A eficácia da política no campo diplomático, no entanto, não é clara.

"Soft power é um conceito amplo. É um termo que os governos em geral usam muito. Mas eles não medem soft power, não aferem se ele cresce, apenas presumem que sim", diz Mulvey.

Para que uma experiência acadêmica na China se transforme em influência real no país de origem, segundo o pesquisador, é necessário que o estudante tenha interações sociais profundas e significativas durante o período e que ele desenvolva um senso de identidade comum com os anfitriões.

As autoridades de Pequim partem do princípio de que esse é um processo natural: a experiência na China será positiva e isso se traduzirá em uma visão favorável do país, diz Mulvey, mas esse não é sempre o caso.

Entre os ex-universitários entrevistados, todos de Uganda, o período vivido na China teve altos e baixos.

Relatos de racismo e episódios de discriminação fora da universidade foram comuns, principalmente no mercado de trabalho.

No entanto, eles avaliaram, em geral, terem sido bem recebidos por colegas e professores, mas poucos anfitriões tinham domínio do inglês, o que dificultou uma maior aproximação.

Outro ponto levantado foi o envolvimento chinês na África, que não é visto com bons olhos pela maioria deles —alguns se referiram à existência de uma "colonização gentil".

"Na maioria do tempo eles estão procurando formas de promover seus negócios.
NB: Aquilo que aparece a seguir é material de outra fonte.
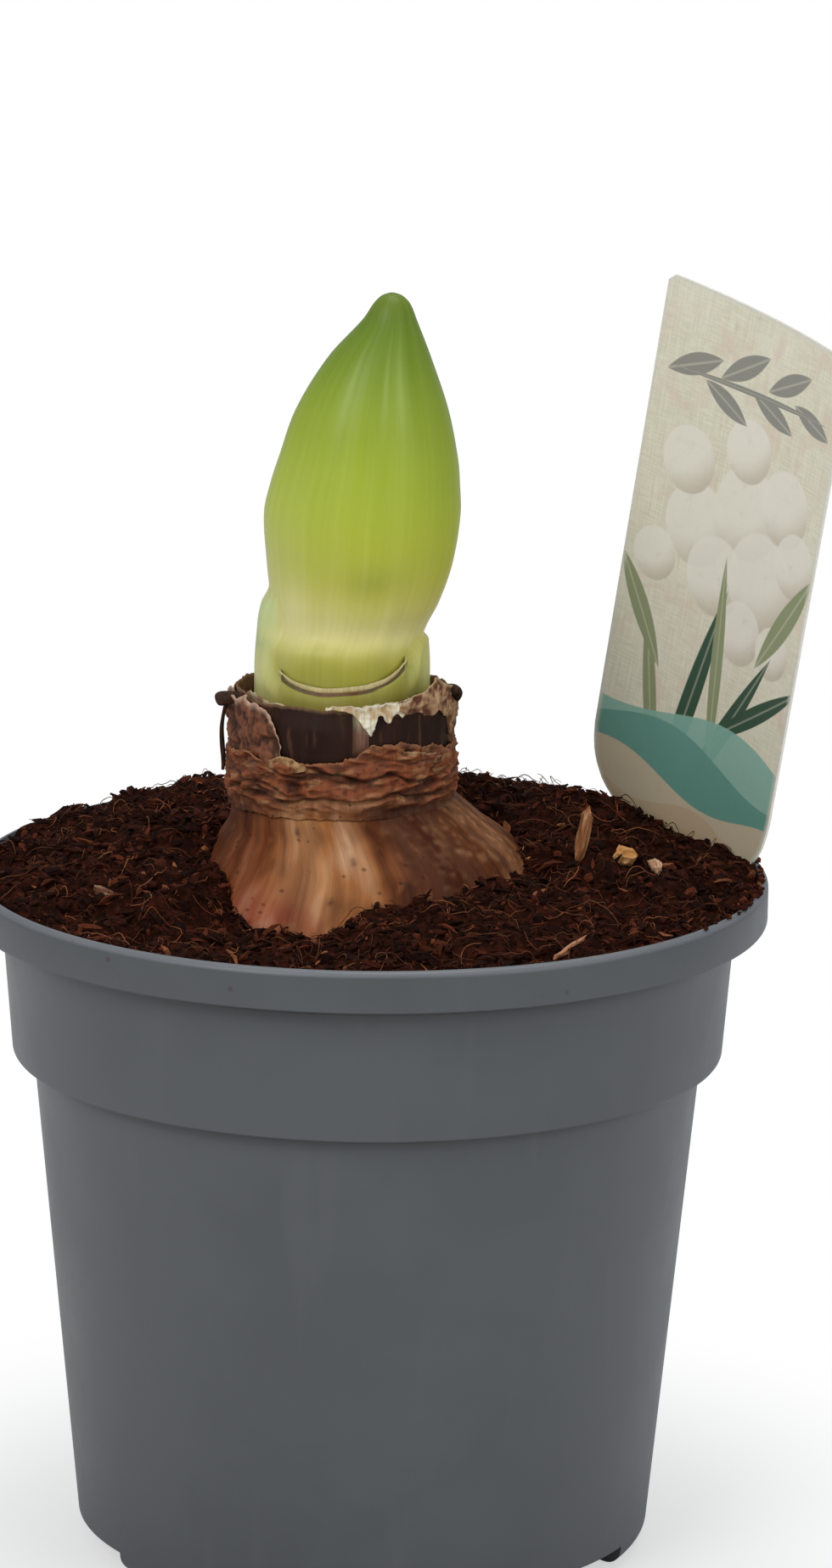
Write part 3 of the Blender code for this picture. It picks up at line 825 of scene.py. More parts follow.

Acho que podemos chamar isso de uma ideologia colonial gentil. Como se eles estivessem tentando nos colonizar suavemente, e, de uma forma bastante polida e suave, eles caem nas graças dos nossos governos", disse um dos entrevistados, cuja identidade foi ocultada para os fins da pesquisa.

A própria quantidade de bolsas disponíveis acaba sendo vista de forma negativa por alguns estudantes, que consideram que a oferta chinesa é feita em interesse próprio.

Por outro lado, se a "diplomacia das bolsas" parece não ter conseguido aumentar o soft power de Pequim no continente, ela certamente se mostrou uma política econômica vantajosa.

Graças aos conhecimentos sobre a cultura chinesa e a língua, os ex-universitários se tornaram mão de obra altamente qualificada e desejada pelas empresas chinesas que atuam na África subsaariana —todos eles relataram desenvolver ou ter desenvolvido algum trabalho relacionado ao país após voltarem para casa.

"Mesmo os ex-estudantes que não gostem da China ou não tenham apreciado a experiência tiveram fortes incentivos para manter laços com o país", diz Mulvey.